The path decoding circuitry 313 is responsive to the message header, provided by either the register 314 or the buffer 316, to request a path connection, for the output signals provided by the multiplexor 318, through one of the four message transmitters of the switch node 242. The output port of the multiplexor 318 and the output ports of the corresponding multiplexors 338, 358 and 378 of the other three message receivers are coupled to respectively different input ports of a multiplexor 324 in the message transmitter 330 and to corresponding input ports of multiplexors 344, 364 and 384 of the other three message transmitters of the switch node 242.

The path decoding circuitry 313 provides four output signals, transmitted via the busses DAO, DA1, DA2 and DA3, one signal for each message transmitter in the switch node. Each of the other three message receivers also include path decoding circuits (333, 353 and 373) which each provide four output signals, one for each message transmitter. A path decoding circuit makes a request to one and only one message transmitter at a time. The request is held by the path decoding circuit until it is accepted by the message transmitter.

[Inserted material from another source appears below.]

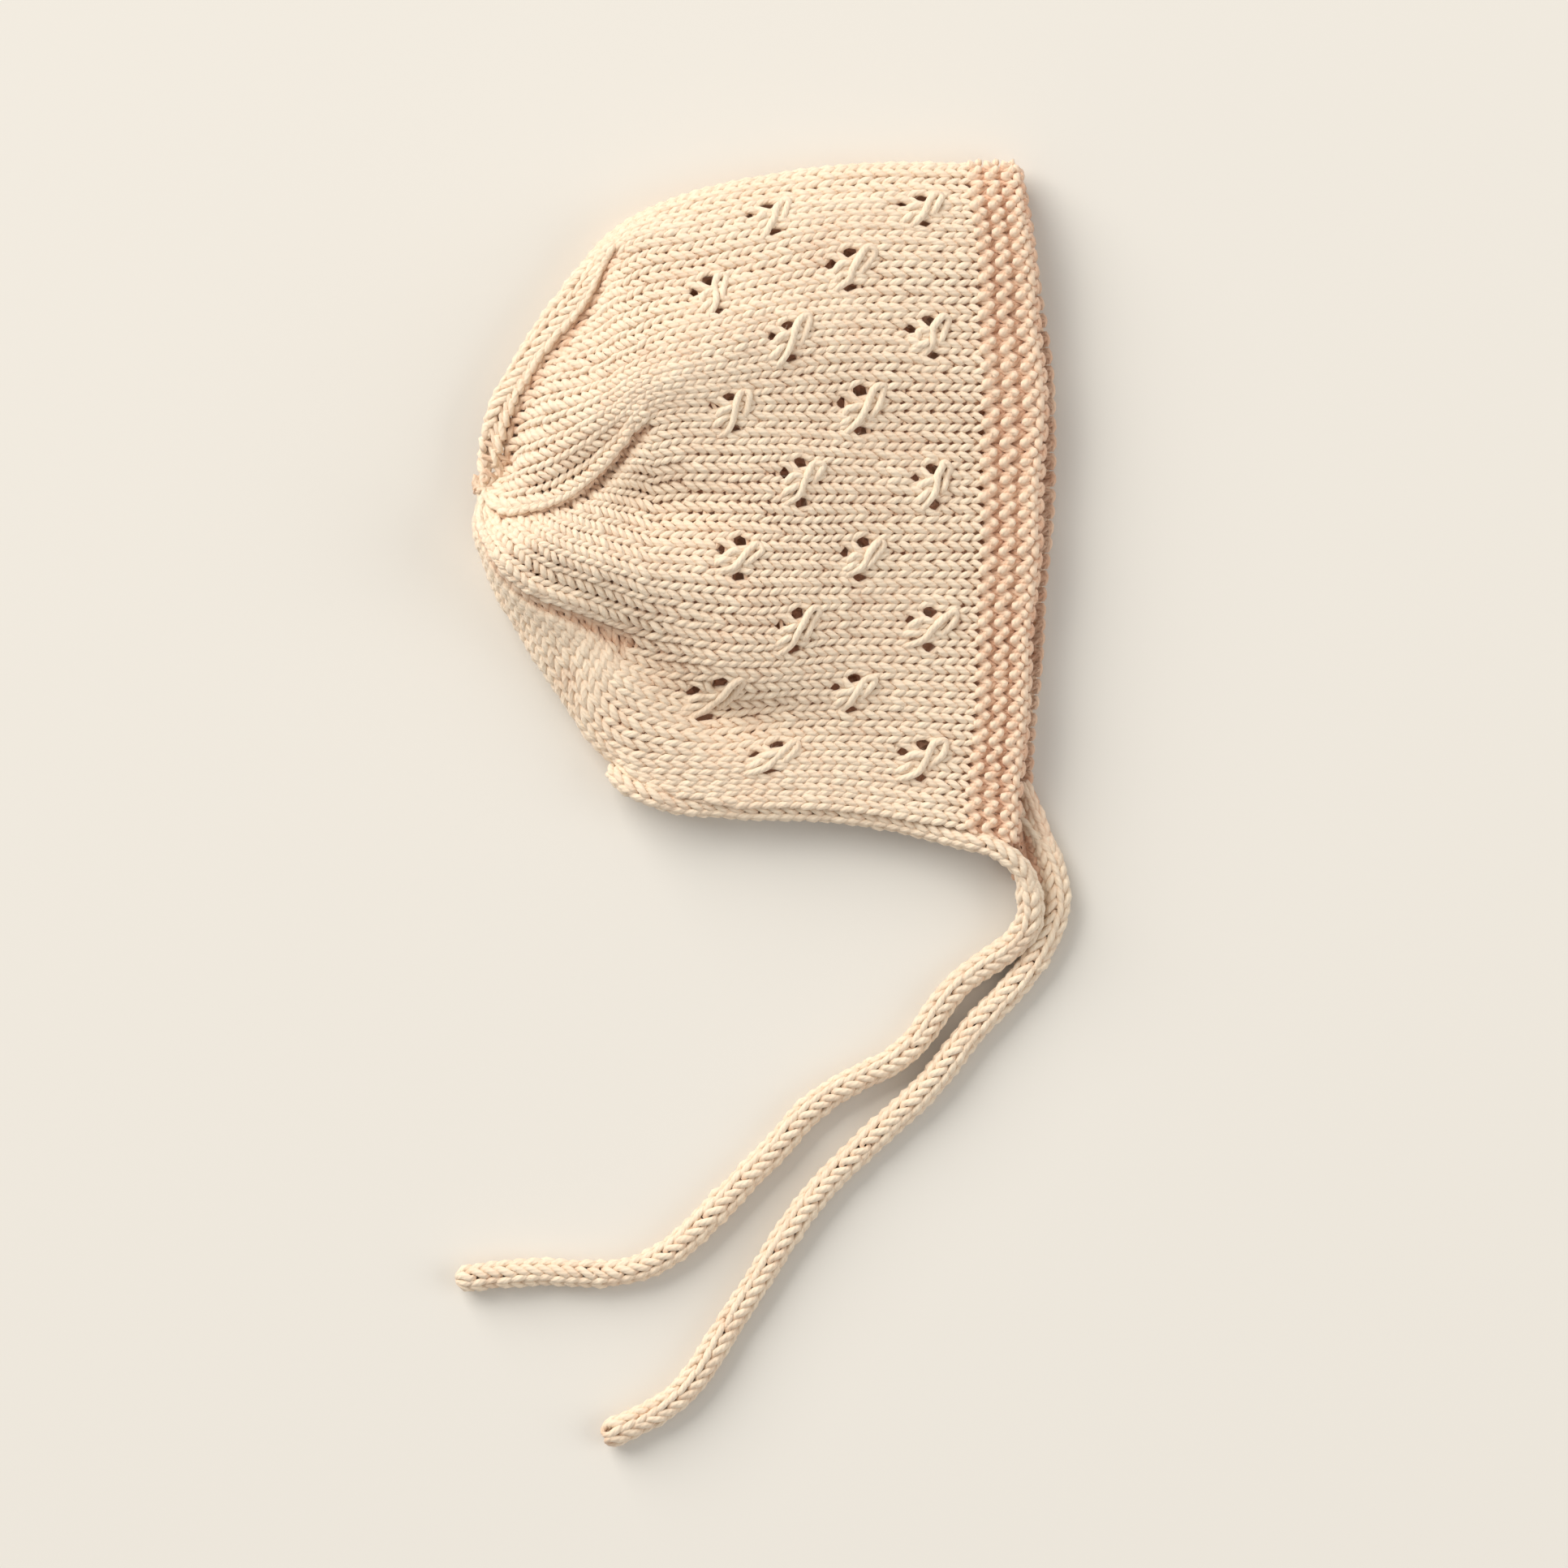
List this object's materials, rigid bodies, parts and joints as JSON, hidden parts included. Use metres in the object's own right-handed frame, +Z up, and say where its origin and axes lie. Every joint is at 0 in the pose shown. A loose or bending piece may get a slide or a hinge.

In the exemplary message transmitter 330, four path request signals, received via the busses DAO, DBO, DCO and DDO, from the respective path decoding circuits 313, 333, 353 and 373, are applied to respectively different input ports of a priority decoder circuit 322. The priority decoder 322 includes circuitry which selects one of the active requests applied to its input ports and, based on this selection, conditions the multiplexor 324 to gate the ten-bit values provided by the corresponding multiplexor 318, 338, 358 or 378 to the register 326. A number of priority schemes may be used by the decoder 322 to select from among the four request signals. In the present embodiment of the invention, the priority of each requester is rotated to ensure that any waiting request will eventually be selected.

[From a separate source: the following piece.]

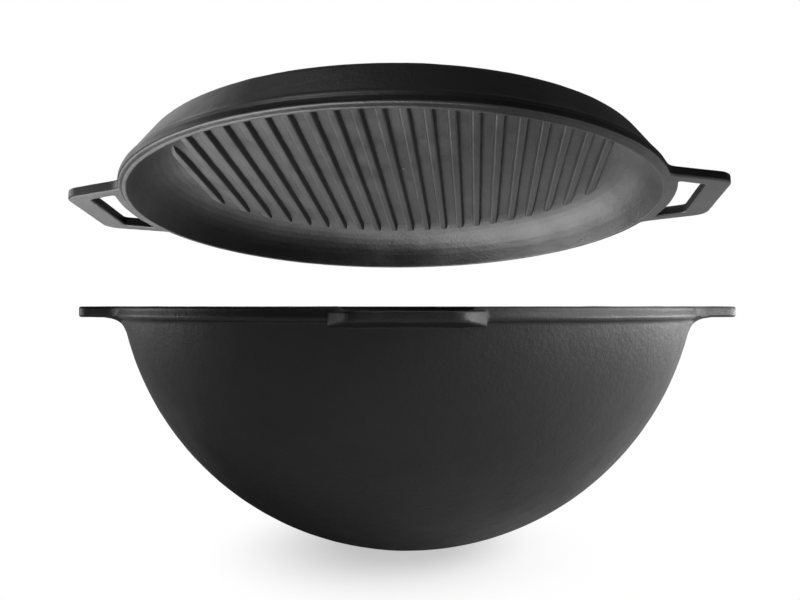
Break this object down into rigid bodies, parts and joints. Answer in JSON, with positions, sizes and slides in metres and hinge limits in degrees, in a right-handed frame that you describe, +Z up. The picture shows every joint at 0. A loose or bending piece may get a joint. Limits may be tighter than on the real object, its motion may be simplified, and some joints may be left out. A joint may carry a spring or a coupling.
{
  "type": "cast iron kazan with grill-pan lid",
  "caption": "Round-bottomed cast iron kazan with loop handles and a pouring lip, shown with its ribbed grill-pan lid lifted and tilted open above it.",
  "frame": {"origin": "middle of the ground pad that the pot stands on", "axes": "+Z up, through the pot's rim; +X along the pot's two handles; -Y towards the pouring lip, which faces the viewer"},
  "size_m": [0.4321, 0.3874, 0.2815],
  "materials": {
    "pot_iron": "matte, seasoned as-cast iron",
    "lid_iron": "matte, seasoned as-cast iron"
  },
  "bodies": {
    "pot": {"kazan_bowl": "pot_iron"},
    "lid": {"grill_lid": "lid_iron"}
  },
  "joints": [
    {"name": "lid_lift", "type": "hinge", "parent": "pot", "child": "lid", "pos_m": [-0.0016, 0.3626, 0.0862], "axis": [-0.9934, -0.026, -0.1115], "range_deg": [-10.66, 20]}
  ]
}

The register 326 to which data is passed by the multiplexor 324 is enabled or disabled by a clear-to-send signal CS' provided by the switch node 258 via the channel A0 to the latch 328. Message portions provided by the register 326 are applied to a message receiver of the switch node 258 as the signal DATA' via the channel A0. The data-valid signal, corresponding to the message portions of the signal DATA', is split from the ten-bit values provided by the register 326 and applied to the node 258 as the signal DV'.

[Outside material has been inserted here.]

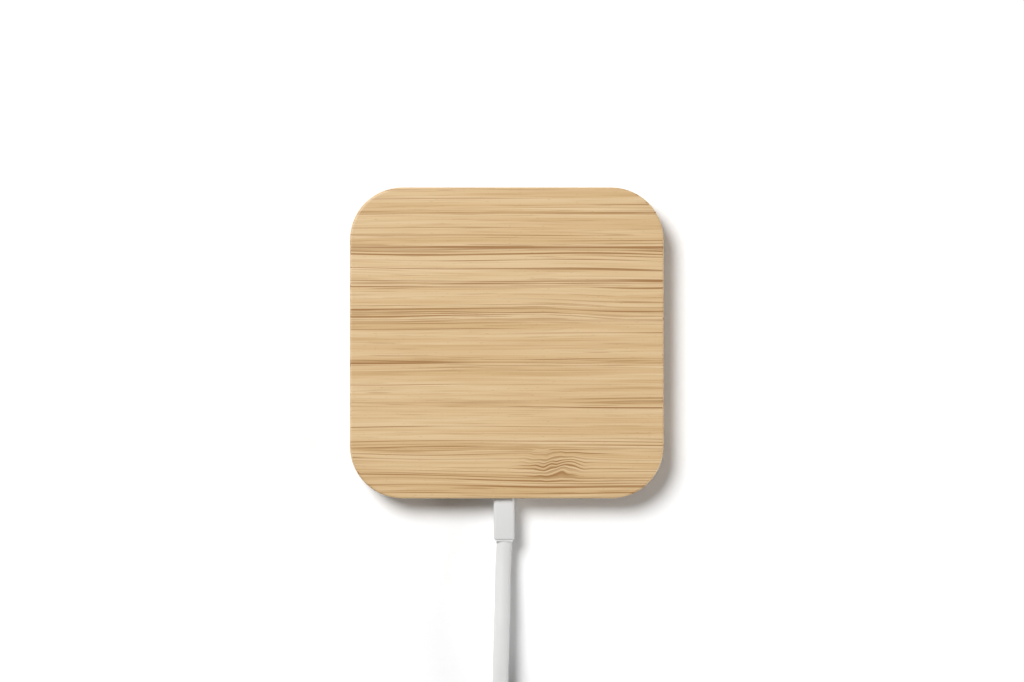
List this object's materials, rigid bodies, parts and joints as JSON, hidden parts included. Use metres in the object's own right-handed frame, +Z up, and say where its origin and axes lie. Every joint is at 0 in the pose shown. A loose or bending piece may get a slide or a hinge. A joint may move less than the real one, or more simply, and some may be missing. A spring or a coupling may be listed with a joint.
{
  "type": "wireless charging pad",
  "caption": "Flat square bamboo charging pad with rounded corners, a pale fixed cord with a moulded strain relief, and a USB-A plug.",
  "frame": {"origin": "middle of the pad outline, on the surface that its four feet stand on", "axes": "+Z up out of the charging surface, +X to the right and +Y away from the cord when seen from above; the cord leaves the case towards -Y"},
  "size_m": [0.106, 0.2512, 0.0114],
  "materials": {
    "bamboo": "satin",
    "base_abs": "satin",
    "silicone": "matte",
    "screw_steel": "satin",
    "cord_tpe": "satin",
    "relief_tpe": "satin",
    "wire_red_pvc": "satin",
    "wire_black_pvc": "satin",
    "wire_green_pvc": "satin",
    "wire_white_pvc": "satin",
    "solder": "satin",
    "litz_copper": "satin",
    "adhesive_tape": "satin",
    "ferrite": "satin",
    "foam": "matte",
    "solder_mask": "satin",
    "chip_epoxy": "matte",
    "capacitor_ceramic": "satin",
    "led_lens": "gloss",
    "clear_acrylic": "gloss",
    "tie_pvc": "satin",
    "inner_mould_pe": "satin",
    "plug_steel": "satin",
    "plug_insulator_pbt": "satin",
    "contact_gold": "polished"
  },
  "bodies": {
    "root": {"bamboo_case": "bamboo", "base_plate": "base_abs", "base_screws": "screw_steel", "foot_1": "silicone", "foot_2": "silicone", "foot_3": "silicone", "foot_4": "silicone", "strain_relief": "relief_tpe", "cable_jacket_end": "cord_tpe", "wire_red": "wire_red_pvc", "wire_black": "wire_black_pvc", "wire_green": "wire_green_pvc", "wire_white": "wire_white_pvc", "solder_joints": "solder", "coil_winding": "litz_copper", "coil_lead_inner": "litz_copper", "coil_lead_outer": "litz_copper", "coil_tape": "adhesive_tape", "ferrite_tape": "adhesive_tape", "ferrite_sheet": "ferrite", "insulating_foam": "foam", "circuit_board": "solder_mask", "controller_chip": "chip_epoxy", "bridge_transistors": "chip_epoxy", "resonant_capacitors": "capacitor_ceramic", "input_capacitors": "capacitor_ceramic", "sense_resistor": "chip_epoxy", "input_fuse": "adhesive_tape", "chip_resistors": "chip_epoxy", "chip_capacitors": "capacitor_ceramic", "coil_thermistor": "chip_epoxy", "status_led": "led_lens", "light_pipe": "clear_acrylic", "cord_run": "cord_tpe", "cord_coil": "cord_tpe", "cord_tail": "cord_tpe", "coil_ties": "tie_pvc", "plug_grip": "cord_tpe", "plug_jacket_end": "cord_tpe", "plug_inner_mould": "inner_mould_pe", "plug_wires": "wire_white_pvc", "plug_shell": "plug_steel", "plug_insulator": "plug_insulator_pbt", "plug_contacts": "contact_gold"}
  },
  "joints": []
}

In addition to choosing from among the path request signals provided by the path decoders of the four message receivers, the priority decoder 322 conditions a demultiplexor 321 to pass the latched clear-to-send signal, CS', to the path decoding circuitry of the message receiver circuit that was selected to provide data to the message transmitter 330. This signal indicates to the path decoding circuitry that its path request has been accepted. The demultiplexor 321 is conditioned to select one of the busses DAO, DBO, DCO, or DDO, to convey the latched signal CS' back to the respective decoder 313, 333, 353 or 373. In the present example, the selected bus is DAO and the latched clear-to-send signal CS' is sent to the path decoding circuit 313.

In the decoding circuit 313, the latched clear-to-send signal CS' is passed as a read-enable signal, RE, to the buffer control circuitry 312. This signal is used, as described below in reference to FIG. 4, to condition the buffer 316 to send message data to the multiplexor 318, when the signal CS' is active, or to suspend the sending of the message data when the signal CS' is inactive.

FIG. 4 is a block diagram showing details of circuitry used in a portion of a message transmitter of the node 210 and in a portion of the message receiver 310 of the node 242. Identical circuitry is used in the message transmitters and message receivers of the switch nodes of the networks 100 and 110 and in the network interface circuits I0A through I63A and I0B through I63B, shown in FIG. 1. The circuitry shown in FIG. 4 includes the input register 314, the buffer 316 and the multiplexor 318 described above in reference to FIG. 3. All other elements shown in FIG. 4 are components of the buffer control circuitry 312. This circuitry illustrates the implementation of the node interface protocol set forth above.

In FIG. 4, an output register 326' of a message transmitter of the switch node 210 provides a ten-bit output signal which includes the nine-bit signal DATA and the one-bit signal DV described above. These signals are conveyed to the switch node 242 via the transmission channel 211 and are then separated, as shown, and applied to the input register 314 and to a latch 410, respectively, in the message receiver 310.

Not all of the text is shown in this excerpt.